I'm also worried about Worth's marketing funds. If he selected 20 markets in the United States that he really wanted to cover -- the minimum for a national product -- then according to his year-five financials he'd be spending only $80,000 per market for advertising and promotion, including TV. That's way low. Manufacturers figure on spending $1 million per market to bring out a new product. That's a minimum.

But even with promotion like that, Worth could end up spinning his wheels. The name of the game is to be on the shelf, and shelf presence has to be constantly monitored and supported. Brokers and distributors won't do that, even if they tell you they will. How can they?
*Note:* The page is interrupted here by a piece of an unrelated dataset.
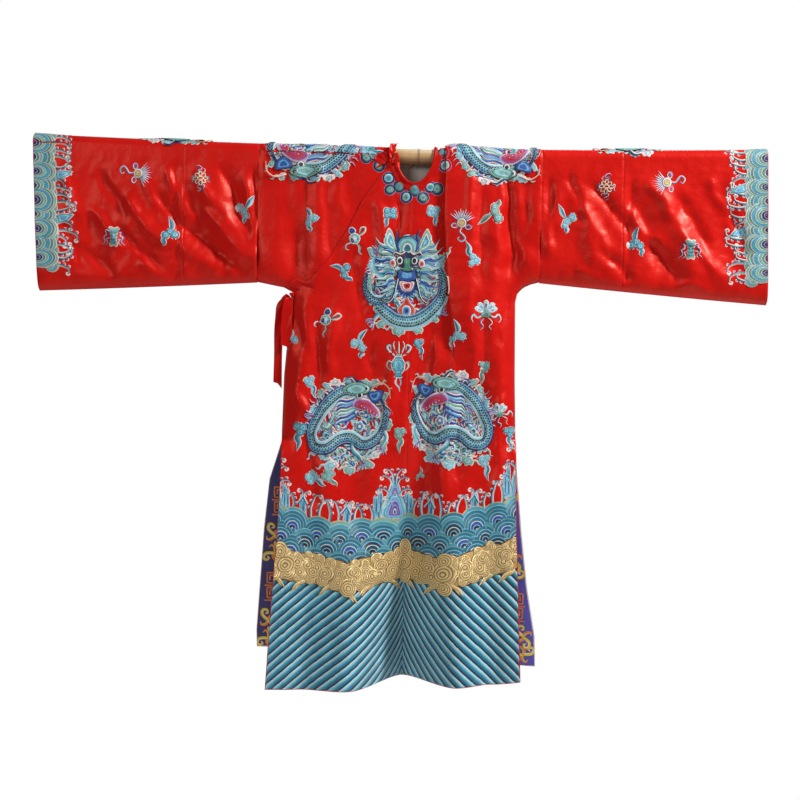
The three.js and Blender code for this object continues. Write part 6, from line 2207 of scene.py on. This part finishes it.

They have far too many clients and products to look after. Keebler has its own salespeople and merchandising people -- they're trying to persuade store personnel to give them your space. And of course, because they're so big, they're getting more distributor/broker attention than Frookies to begin with. As far as store people are concerned, it's "out of sight, out of mind," and since Worth won't have his own people in the field, Frookies will be out of sight.

FINANCIER

DON STROBEN

Managing general partner, Princeton/Montrose Partners, Montrose, Calif., a $17-million venture fund with positions in consumer food products

I like Worth's experience. He's already had one success, and he stuck with it even after he sold it. So he has some idea of the continuing problems of growth and development. That experience is very meaningful.

If I were Worth, I wouldn't go national. I would pick New England or the mid-Atlantic region, stay in that area, and work to develop a very strong local and then regional brand. In absolute dollars, if you could build up a business doing between $5 million and $8 million in sales, you could then sell that business to somebody else who was more able financially to carry on the marketing effort. As people who invest in the field have seen, the grocery trade is now renting space -- and that means you have to have financial resources. Launching a new food product when you're also a new company -- such as Frookies -- is not quite impossible, but it's extremely difficult. There may be a slice of the market for a specialty cookie, but I don't think I would ever finance a cookie company.